Где ты сейчас, Володя Титов? Не знаю. Уверен, однако, ты в своей теплой компании – с советскими и постсоветскими бомжами, парижскими клошарами, а занеси тебя в Нью-Йорк – с бамами, так они там называют своих бездомных. Читатель может подумать, что ты какой-нибудь, не дай бог, критический реалист. Ничего подобного. Ты не живописуешь пороки общества. Твоя тема – выживаемость. Не просто физическая. Скорее – выживаемость человеческого, гуманного. Как быстро мы забыли эту традиционно русскую тему: сохранение человеческого, несмотря ни на что! Отучились. Как-то трудно из этого сделать концепт. Сочувствие грозит сентиментальностью, а вот этого наше российское contemporary art боится пуще цензуры.
Титов ничего подобного не боится. Никаких сентиментов у него быть не может: он ведь – не поверх своих героев. Не из, говоря современным приблатненным масс-медийным языком, – смотрящих. Он – с ними. На одной скамеечке.
Я это почувствовал почти десять лет назад – какие-то спонсоры помогли устроить выставку Титова в Русском музее. Все путем – каталог, вернисаж. А что, – достоин, качество не спрячешь, талант не пропьешь. Володя на открытие собственной выставки не явился. Через пару дней, когда он, помятый и уставший, наконец-то показался на глаза, я – пришлось ведь как-то выкручиваться перед собравшимися, – готов был метать громы и молнии. Титов обескураживающе улыбнулся, как-то умеренно-виновато: сам понимаешь, встретил старых питерских друзей… Оно конечно, не до вернисажей…
Разумеется, Титов с его чувством причастности к коллективному, коммунальному телу своего народца появился не вдруг и не сам по себе: были у его героев и предшественники, дальние и близкие, есть и ныне здравствующие братья и сватья. Стоит вспомнить 1960-е, когда появились гнилозубые мутанты О. Целкова, неандертальцы Е. Чубарова, водоворот буйных гуляк, блатных и убогих, В. Калинина.
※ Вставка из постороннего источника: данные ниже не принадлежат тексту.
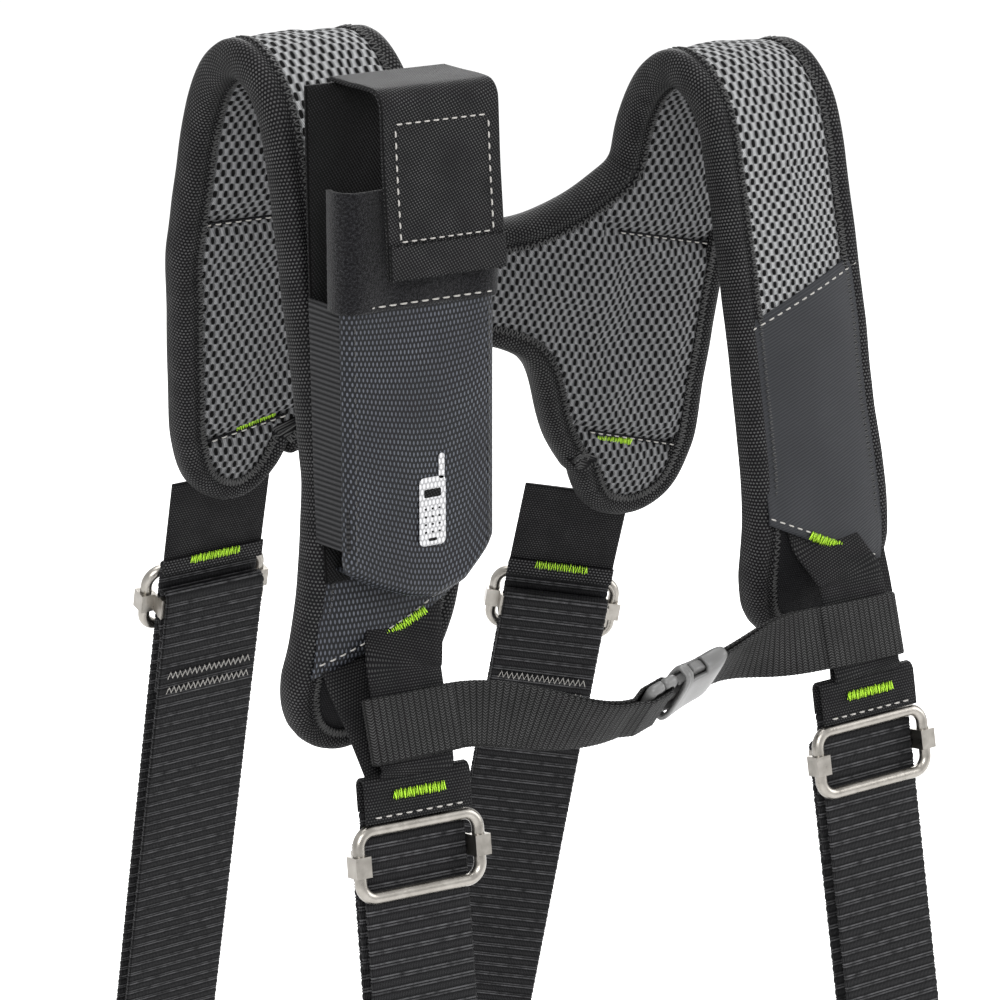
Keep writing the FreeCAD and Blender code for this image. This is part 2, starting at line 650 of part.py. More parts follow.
def make_buckle():
    """Side-release buckle in its own frame: the plug's end is at +X, its prongs point to -X."""
    length, h, d = BUCKLE_L / 2, BUCKLE_H / 2, BUCKLE_D / 2
    slot_h = CHEST_WEB / 2 + 0.4
    mouth = 3.0                # where the plug goes into the socket
    wall = 1.6
    shell = box(-length, mouth, -d, d, -h, h)
    shell = shell.makeFillet(2.5, [e for e in shell.Edges if is_crosswise(e)])
    cavity = box(mouth - 15, mouth + 1, -d + wall, d - wall, -h + 3, h - 3)
    windows = box(mouth - 13, mouth - 4, -d + 1.2, d - 1.2, -h - 1, h + 1)
    web_slot = box(-length + 2.2, -length + 5.4, -d - 1, d + 1, -slot_h, slot_h)
    socket = shell.cut(cavity).cut(windows).cut(web_slot)
    frame = box(mouth + 0.4, length, -2.2, 2.2, -h, h)
    for x in (length - 6.6, length - 12.8):
        frame = frame.cut(box(x, x + 3.6, -3, 3, -slot_h, slot_h))
    prong = box(mouth - 14, mouth + 0.4, -1.6, 1.6, -2.2, 2.2)
    pieces = {"buckle_socket": socket, "buckle_plug": frame.fuse(prong).removeSplitter()}
    for name, sz in (("buckle_latch_upper", 1), ("buckle_latch_lower", -1)):
        outline = [(0, 7.0), (0, 10.0), (-4.4, 10.4), (-4.4, h - 0.3), (-7.5, h - 0.3), (-12.6, 10.2), (-14, 7.0)]
        corners = [V(mouth + x, -1.6, sz * z) for x, z in outline]
        pieces[name] = Part.Face(Part.makePolygon(corners + corners[:1])).extrude(V(0, 3.2, 0))
    return pieces


def main():
    make_pads()
    places = {name: make_strap(name, *spec) for name, spec in STRAPS.items()}
    make_stubs(places)
    make_pocket()
    make_chest(chest_placement())


main()
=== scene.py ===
import bpy
import math
import numpy as np
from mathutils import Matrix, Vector, kdtree, noise


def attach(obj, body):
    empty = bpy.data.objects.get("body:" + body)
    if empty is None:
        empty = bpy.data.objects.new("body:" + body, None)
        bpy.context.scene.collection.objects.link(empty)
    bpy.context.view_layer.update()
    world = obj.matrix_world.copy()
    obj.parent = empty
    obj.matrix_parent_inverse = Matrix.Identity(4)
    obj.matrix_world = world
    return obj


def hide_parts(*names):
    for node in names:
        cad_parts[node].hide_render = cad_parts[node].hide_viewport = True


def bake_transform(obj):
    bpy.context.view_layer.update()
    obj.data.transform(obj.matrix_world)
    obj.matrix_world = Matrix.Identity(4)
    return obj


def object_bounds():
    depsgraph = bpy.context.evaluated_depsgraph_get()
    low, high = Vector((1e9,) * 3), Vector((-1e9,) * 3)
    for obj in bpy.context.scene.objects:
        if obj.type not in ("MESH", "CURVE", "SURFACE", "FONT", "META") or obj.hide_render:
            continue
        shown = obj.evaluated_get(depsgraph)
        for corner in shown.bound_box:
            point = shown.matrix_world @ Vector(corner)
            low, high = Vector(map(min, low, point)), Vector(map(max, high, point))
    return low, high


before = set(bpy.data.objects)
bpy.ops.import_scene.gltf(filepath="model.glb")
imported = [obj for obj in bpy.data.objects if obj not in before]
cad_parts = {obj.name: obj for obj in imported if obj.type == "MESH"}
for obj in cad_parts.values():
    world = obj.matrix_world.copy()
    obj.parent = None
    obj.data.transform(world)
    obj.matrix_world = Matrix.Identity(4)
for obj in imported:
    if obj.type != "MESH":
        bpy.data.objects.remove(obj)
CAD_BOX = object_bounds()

# Looks of the padded tool-belt braces. Lengths are in millimetres until a mesh is made.
MM = 0.001
SIDES = {"left": -1, "right": 1}
CORNERS = ("front_left", "front_right", "back_left", "back_right")

# ---- the padded body, as in the CAD model ----
# Middle line of the pads over the shoulder as (y, z), from the front feet to the back feet.
PAD_LINE = np.array([(-38, -212), (-49, -170), (-45, -120), (-35, -66), (-26, -24), (-15, 4),
                     (2, 13), (20, 5), (34, -22), (47, -66), (58, -110), (68, -153)], float)
PAD_INNER, PAD_OUTER = 61.0, 114.0
SHOULDER_DROP, BACK_DROP, YOKE_DROP = 20.0, 32.0, 26.0    # how much lower the right side hangs
SADDLE_TOP, BACK_LOW = 13.0, -154.0
# Edges of the front feet as (distance from the middle, z), from the inner to the outer side.
FRONT_FEET = {-1: [(61, -150), (67, -174), (82, -200), (103, -211), (119, -203), (124, -185)],
              1: [(61, -181), (68, -198), (82, -205), (100, -202), (113, -189), (118, -170)]}
BACK_FOOT_OUTER = {-1: 105.0, 1: 113.0}
# Edges of the back yoke as (x, z), before the body's lean.
YOKE_TOP = [(-61, -20), (-47, -33), (-33, -42), (0, -50), (33, -42), (47, -33), (61, -20)]
YOKE_LOW = [(-61, -141), (-48, -124), (-36, -99), (0, -92), (36, -99), (48, -124), (61, -141)]
YOKE_CORNERS = [(-61, -20), (-61, -141), (61, -148), (61, -24)]
INFLATE_FRAMES, MOST_PUFF = 14, 3.5     # solver frames, and the most that a point may move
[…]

Критик А. Якимович нашел для художников этого рода точное определение: живописцы мутации. Живописцы, разумеется, не были одиноки: «антропологическая» тема вообще волновала позднесоветскую культуру в разных ее срезах – от Ю. Мамлеева и до В. Высоцкого («Двери настежь у вас, а душа взаперти. / Кто хозяином здесь? – напоил бы вином». / А в ответ мне: «Видать, был ты долго в пути / – И людей позабыл, – мы всегда так живем! / Траву кушаем, Век – на щавеле, / Скисли душами, / Опрыщавели, / Да еще вином / Много тешились, / Разоряли дом, / Дрались, вешались».
Социально-критическая, даже политическая, составляющая во всем этом мутантосозидании, несомненно, присутствовала.
Все это имеет прямое отношение к творчеству В. Титова. Он был младшим собратом первого поколения «живописцев мутации», входил в круг В. Пятницкого, до сих пор недооцененного, рано ушедшего художника. Посещает занятия литературно-философского кружка Ю. Мамлеева, проникается духом знаковой книги поколения – поэмы «Москва-Петушки» В. Ерофеева, которую позже иллюстрирует. Но его, пожалуй его сразу же отличает что-то очень важное. Он не резонер. Не критик.
Он пишет не советско-угрожающее.
Он пишет не советско-умирающее.
Он пишет российское выживающее.
Никакого эсхатологического ужаса. Никакого злорадства. Какой-то сочувственный жанризм передвижника, из тех, у кого самого сапоги просили каши. Не все ведь были обеспечены, как Маковские.